Since Tachyum started with VLIW, I doubt they would be inclined to develop an extremely out-of-order processor. Communication between threads also does not seem to have been given significant priority (at least I do not recall reading any claims about improvements in that area); for cloud workloads this might not be important (communication between threads and 'services' is expected to be expensive since such may reside on different machines). On the other hand, 'uncore' efficiency is probably significant even for cloud workloads.
The initial claims seemed extraordinary — not only the amount of improvement but the claim that increasing utilization by avoiding special-purpose hardware would greatly improve performance. I am a clumper, liking to repurpose functionality with small additions, but I recognize that specialization has value. As a clumper, I am also disappointed that the SIMD storage and functionality is specialized. While lane restrictions are effectively required to simplify data and control communication, I suspect a useful intermediate design exists between strict one operation broadcast to all lanes with each lane only communicating data to itself and unrestricted 16-wide superscalar execution.

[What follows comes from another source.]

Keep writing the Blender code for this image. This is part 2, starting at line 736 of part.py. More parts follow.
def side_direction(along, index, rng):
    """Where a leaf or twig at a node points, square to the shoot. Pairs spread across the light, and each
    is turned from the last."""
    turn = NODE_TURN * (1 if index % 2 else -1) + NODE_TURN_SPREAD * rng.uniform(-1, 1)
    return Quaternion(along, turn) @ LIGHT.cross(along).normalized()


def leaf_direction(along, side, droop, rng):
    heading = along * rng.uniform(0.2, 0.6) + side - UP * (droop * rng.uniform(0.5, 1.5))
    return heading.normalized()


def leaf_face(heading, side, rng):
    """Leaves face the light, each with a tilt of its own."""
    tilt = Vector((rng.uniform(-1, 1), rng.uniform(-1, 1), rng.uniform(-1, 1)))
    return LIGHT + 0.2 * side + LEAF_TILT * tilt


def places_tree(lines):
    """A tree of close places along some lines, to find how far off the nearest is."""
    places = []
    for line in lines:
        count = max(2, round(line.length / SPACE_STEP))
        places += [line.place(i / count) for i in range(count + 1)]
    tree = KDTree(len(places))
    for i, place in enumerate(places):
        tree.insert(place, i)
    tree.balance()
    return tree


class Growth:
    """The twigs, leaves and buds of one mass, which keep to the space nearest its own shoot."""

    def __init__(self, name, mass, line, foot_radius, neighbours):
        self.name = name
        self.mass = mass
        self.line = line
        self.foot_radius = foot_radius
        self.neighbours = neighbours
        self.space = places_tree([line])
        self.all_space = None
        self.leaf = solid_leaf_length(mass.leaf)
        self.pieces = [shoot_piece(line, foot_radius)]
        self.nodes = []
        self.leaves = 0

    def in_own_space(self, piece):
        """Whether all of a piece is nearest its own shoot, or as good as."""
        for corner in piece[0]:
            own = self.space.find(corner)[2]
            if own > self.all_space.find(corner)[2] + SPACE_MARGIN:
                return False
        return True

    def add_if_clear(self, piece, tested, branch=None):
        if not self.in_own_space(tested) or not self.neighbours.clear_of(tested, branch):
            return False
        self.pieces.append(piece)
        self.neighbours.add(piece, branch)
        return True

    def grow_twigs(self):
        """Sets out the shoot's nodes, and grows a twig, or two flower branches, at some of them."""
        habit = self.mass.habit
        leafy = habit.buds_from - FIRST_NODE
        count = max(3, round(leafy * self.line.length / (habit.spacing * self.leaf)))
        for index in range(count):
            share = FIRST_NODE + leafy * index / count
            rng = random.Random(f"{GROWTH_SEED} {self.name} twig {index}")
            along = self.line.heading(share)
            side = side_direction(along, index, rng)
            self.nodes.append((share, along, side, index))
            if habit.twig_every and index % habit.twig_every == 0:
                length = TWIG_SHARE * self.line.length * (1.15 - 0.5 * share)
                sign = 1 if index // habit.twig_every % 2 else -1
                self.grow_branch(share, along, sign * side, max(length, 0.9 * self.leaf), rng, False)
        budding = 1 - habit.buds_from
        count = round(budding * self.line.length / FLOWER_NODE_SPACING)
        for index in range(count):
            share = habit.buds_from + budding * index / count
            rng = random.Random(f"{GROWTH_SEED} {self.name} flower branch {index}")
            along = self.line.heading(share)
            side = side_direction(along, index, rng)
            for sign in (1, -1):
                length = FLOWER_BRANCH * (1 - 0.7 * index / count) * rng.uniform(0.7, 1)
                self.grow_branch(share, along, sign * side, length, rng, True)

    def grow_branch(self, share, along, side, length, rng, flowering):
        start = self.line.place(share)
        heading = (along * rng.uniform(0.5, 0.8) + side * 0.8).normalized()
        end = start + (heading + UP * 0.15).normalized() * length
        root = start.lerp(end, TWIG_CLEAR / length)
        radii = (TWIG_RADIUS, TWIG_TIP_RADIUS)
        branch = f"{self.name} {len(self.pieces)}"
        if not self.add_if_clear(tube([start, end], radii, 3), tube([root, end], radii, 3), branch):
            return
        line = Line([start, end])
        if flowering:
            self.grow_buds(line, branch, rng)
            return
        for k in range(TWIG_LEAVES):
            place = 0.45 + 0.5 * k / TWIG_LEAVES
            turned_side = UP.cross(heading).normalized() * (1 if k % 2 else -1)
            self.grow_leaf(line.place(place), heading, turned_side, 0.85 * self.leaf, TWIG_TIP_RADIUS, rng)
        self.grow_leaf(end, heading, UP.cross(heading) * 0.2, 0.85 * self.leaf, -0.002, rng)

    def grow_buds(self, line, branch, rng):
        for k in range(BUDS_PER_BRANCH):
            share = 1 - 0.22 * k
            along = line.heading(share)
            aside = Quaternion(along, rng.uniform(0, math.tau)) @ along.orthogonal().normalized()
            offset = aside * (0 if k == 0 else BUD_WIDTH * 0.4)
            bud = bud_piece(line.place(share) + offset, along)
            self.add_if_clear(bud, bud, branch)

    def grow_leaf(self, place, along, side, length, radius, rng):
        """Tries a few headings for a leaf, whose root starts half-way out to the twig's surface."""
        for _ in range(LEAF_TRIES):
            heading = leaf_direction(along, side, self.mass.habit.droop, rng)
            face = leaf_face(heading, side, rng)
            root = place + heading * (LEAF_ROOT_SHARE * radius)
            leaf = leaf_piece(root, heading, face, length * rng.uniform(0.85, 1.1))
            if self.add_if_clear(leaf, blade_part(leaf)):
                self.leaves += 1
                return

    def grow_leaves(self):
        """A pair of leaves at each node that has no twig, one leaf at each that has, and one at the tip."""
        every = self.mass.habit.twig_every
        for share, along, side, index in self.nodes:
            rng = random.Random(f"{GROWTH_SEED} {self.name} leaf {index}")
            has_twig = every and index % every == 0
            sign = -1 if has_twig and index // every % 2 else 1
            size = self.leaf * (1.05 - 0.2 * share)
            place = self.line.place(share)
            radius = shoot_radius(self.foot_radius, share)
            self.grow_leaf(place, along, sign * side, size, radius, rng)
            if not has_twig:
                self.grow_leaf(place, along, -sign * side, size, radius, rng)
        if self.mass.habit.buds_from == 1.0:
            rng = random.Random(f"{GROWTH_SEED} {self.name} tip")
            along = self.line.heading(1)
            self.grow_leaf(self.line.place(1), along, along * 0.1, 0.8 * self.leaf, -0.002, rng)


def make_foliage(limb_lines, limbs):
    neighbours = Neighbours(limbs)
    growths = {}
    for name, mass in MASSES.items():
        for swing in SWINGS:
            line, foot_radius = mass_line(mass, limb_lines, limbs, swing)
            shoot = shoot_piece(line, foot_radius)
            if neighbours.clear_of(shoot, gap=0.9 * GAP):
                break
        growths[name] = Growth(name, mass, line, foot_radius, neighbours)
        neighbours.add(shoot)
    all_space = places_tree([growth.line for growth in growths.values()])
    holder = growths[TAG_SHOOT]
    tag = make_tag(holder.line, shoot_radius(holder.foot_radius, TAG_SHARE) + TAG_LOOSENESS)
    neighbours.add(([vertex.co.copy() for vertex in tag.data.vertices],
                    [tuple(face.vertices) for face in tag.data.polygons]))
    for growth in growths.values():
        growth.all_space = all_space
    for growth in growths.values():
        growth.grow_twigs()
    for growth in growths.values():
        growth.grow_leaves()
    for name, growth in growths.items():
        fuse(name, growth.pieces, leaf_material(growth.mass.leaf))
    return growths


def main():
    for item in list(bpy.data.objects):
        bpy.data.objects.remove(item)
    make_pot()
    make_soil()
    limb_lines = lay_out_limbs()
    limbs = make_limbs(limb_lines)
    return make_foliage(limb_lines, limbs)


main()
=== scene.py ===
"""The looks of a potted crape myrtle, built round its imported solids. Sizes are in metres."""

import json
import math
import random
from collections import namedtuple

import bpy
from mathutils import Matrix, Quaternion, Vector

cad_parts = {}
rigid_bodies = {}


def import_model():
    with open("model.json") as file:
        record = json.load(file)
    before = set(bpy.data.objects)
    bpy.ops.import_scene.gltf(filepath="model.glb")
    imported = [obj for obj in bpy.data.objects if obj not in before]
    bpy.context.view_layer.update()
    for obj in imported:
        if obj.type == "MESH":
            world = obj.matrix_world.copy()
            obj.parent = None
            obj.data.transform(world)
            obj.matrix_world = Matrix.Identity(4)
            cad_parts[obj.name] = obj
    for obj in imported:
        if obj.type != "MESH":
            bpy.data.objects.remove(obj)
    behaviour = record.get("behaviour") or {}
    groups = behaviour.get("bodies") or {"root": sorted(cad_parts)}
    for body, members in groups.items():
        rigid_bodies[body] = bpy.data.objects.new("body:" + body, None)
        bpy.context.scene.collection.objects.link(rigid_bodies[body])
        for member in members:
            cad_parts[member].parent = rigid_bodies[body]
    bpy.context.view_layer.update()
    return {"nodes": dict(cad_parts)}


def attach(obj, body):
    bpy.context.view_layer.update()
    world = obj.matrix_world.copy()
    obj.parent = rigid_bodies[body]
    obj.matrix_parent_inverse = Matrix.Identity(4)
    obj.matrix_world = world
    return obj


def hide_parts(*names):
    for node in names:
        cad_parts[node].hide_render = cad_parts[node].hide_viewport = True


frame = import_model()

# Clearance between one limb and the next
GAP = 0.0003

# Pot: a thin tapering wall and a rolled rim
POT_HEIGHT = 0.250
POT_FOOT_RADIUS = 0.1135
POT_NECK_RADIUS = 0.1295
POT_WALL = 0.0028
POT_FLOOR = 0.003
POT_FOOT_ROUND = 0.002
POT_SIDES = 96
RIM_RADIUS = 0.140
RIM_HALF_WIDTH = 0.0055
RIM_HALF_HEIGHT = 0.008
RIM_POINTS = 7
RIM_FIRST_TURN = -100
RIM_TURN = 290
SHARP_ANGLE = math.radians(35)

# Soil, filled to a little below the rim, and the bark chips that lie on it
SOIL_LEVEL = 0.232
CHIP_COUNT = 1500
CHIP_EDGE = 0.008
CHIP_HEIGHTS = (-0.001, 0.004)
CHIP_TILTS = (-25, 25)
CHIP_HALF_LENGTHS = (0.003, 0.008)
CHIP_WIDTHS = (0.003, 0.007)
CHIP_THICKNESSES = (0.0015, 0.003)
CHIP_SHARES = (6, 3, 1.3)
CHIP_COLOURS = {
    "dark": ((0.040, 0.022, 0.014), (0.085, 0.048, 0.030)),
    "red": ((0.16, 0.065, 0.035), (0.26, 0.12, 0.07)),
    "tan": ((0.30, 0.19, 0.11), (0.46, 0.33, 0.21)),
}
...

While publicly communicating the hows and whys of a commercial processor design is not in fashion (even for startups that need the attention and explanation to encourage funding and early purchases, though startups are also more limited by labor availability), Tachyum seems to have been rather opaque. (While secrecy can encourage buzz and hide difficulties, it can also encourage skepticism because secrecy can also hide flaws.)
Making a product that can be evaluated by others also has significant value even if the product is a market failure. Even failing from technical mistakes can be illuminating beyond project management considerations; knowing what not to do and why is useful for increasing the rate of informative failures (and successes).